==== RECORD LIST ====

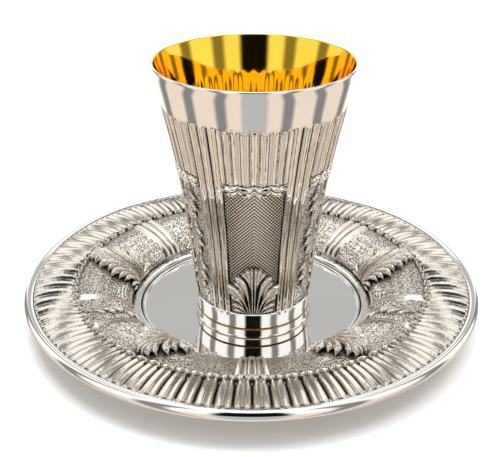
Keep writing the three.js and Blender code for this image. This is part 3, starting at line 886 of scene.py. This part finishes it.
def saucer_profile():
    """From the middle of the underside out to the rolled edge and back over the top to the middle."""
    under = [(0, 0.0), (30 * MM, 0.0), (41.2 * MM, 0.0), (41.9 * MM, 0.25 * MM)]
    under += [tuple(domed_wall(t, -SHEET)) for t in np.linspace(0.02, 1, 14)]
    under += [(68 * MM, BAND_Z - SHEET), (BEAD_CENTRE - BEAD_RADIUS, BAND_Z - SHEET)]
    bead = arc(BEAD_CENTRE, BEAD_Z, BEAD_RADIUS, -150, 128, 24)
    shelf = [(BAND_OUTER + 0.45 * MM, BAND_Z + 0.25 * MM), (BAND_OUTER + 0.1 * MM, BAND_Z + 0.12 * MM)]
    band = [(BAND_OUTER - 0.4 * MM, BAND_Z - 0.5 * MM), (68 * MM, BAND_Z - 0.5 * MM),
            (WALL_OUTER + 1.6 * MM, BAND_Z - 0.45 * MM)]
    wall = [tuple(domed_wall(t)) for t in np.linspace(1, 0, 36)]
    ledge = [(42.25 * MM, LEDGE_Z - 0.3 * MM), (42.05 * MM, LEDGE_Z - 0.3 * MM)]
    ledge += [(41.9 * MM, LEDGE_Z - 0.05 * MM), (41.7 * MM, LEDGE_Z), (40.8 * MM, LEDGE_Z + 0.04 * MM)]
    ledge += [(39.9 * MM, LEDGE_Z), (39.6 * MM, LEDGE_Z - 0.1 * MM), (39.45 * MM, LEDGE_Z - 0.35 * MM)]
    ledge += [(39.3 * MM, LEDGE_Z - 1.15 * MM), (38.8 * MM, LEDGE_Z - 1.2 * MM)]
    ledge += arc(38.3 * MM, WELL_Z + 0.25 * MM, 0.4 * MM, 45, 170, 7)
    well = [(WELL_RADIUS - 0.1 * MM, WELL_Z), (WELL_RADIUS - 0.6 * MM, WELL_Z), (30 * MM, WELL_Z)]
    well += [(16 * MM, WELL_Z), (0, WELL_Z)]
    return under + bead + shelf + band + wall + ledge + well


def bundle_relief(azimuth):
    """Raised ribs that cross the domed wall: three side by side, or one on each side of husks."""
    width = 2 * BUNDLE_RIB_HALF
    plain = nearest(azimuth, PLAIN_BUNDLES)
    in_plain = np.abs(plain) < 1.5 * width
    place = (plain / width + 1.5) % 1.0
    rib = 0.75 * MM * (1 - np.abs(2 * place - 1) ** 3)
    husk = nearest(azimuth, HUSK_BUNDLES)
    beside = (np.abs(husk) - HUSK_RIB_OFFSET) / BUNDLE_RIB_HALF
    on_side = 0.85 * MM * np.clip(1 - np.abs(beside) ** 3, 0, 1)
    on_side -= 0.35 * MM * np.clip(1 - np.abs(beside * 4) ** 2, 0, 1)
    return np.where(in_plain, rib, on_side)


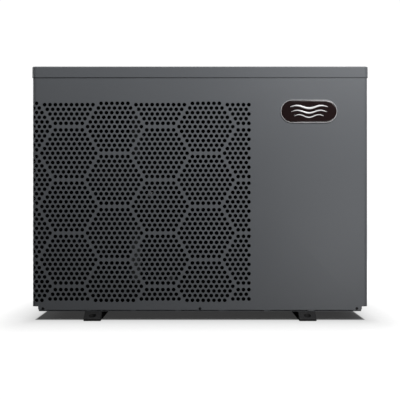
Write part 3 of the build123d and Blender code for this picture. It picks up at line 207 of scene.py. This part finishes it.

====

== REQUEST ==
Return only the lines spanning from the first line of the material through the line with "return under +", copied exactly, both ends kept.

== FINAL ANSWER ==
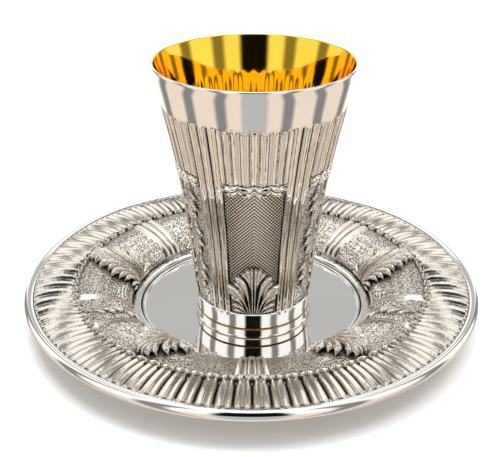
Keep writing the three.js and Blender code for this image. This is part 3, starting at line 886 of scene.py. This part finishes it.
def saucer_profile():
    """From the middle of the underside out to the rolled edge and back over the top to the middle."""
    under = [(0, 0.0), (30 * MM, 0.0), (41.2 * MM, 0.0), (41.9 * MM, 0.25 * MM)]
    under += [tuple(domed_wall(t, -SHEET)) for t in np.linspace(0.02, 1, 14)]
    under += [(68 * MM, BAND_Z - SHEET), (BEAD_CENTRE - BEAD_RADIUS, BAND_Z - SHEET)]
    bead = arc(BEAD_CENTRE, BEAD_Z, BEAD_RADIUS, -150, 128, 24)
    shelf = [(BAND_OUTER + 0.45 * MM, BAND_Z + 0.25 * MM), (BAND_OUTER + 0.1 * MM, BAND_Z + 0.12 * MM)]
    band = [(BAND_OUTER - 0.4 * MM, BAND_Z - 0.5 * MM), (68 * MM, BAND_Z - 0.5 * MM),
            (WALL_OUTER + 1.6 * MM, BAND_Z - 0.45 * MM)]
    wall = [tuple(domed_wall(t)) for t in np.linspace(1, 0, 36)]
    ledge = [(42.25 * MM, LEDGE_Z - 0.3 * MM), (42.05 * MM, LEDGE_Z - 0.3 * MM)]
    ledge += [(41.9 * MM, LEDGE_Z - 0.05 * MM), (41.7 * MM, LEDGE_Z), (40.8 * MM, LEDGE_Z + 0.04 * MM)]
    ledge += [(39.9 * MM, LEDGE_Z), (39.6 * MM, LEDGE_Z - 0.1 * MM), (39.45 * MM, LEDGE_Z - 0.35 * MM)]
    ledge += [(39.3 * MM, LEDGE_Z - 1.15 * MM), (38.8 * MM, LEDGE_Z - 1.2 * MM)]
    ledge += arc(38.3 * MM, WELL_Z + 0.25 * MM, 0.4 * MM, 45, 170, 7)
    well = [(WELL_RADIUS - 0.1 * MM, WELL_Z), (WELL_RADIUS - 0.6 * MM, WELL_Z), (30 * MM, WELL_Z)]
    well += [(16 * MM, WELL_Z), (0, WELL_Z)]
    return under + bead + shelf + band + wall + ledge + well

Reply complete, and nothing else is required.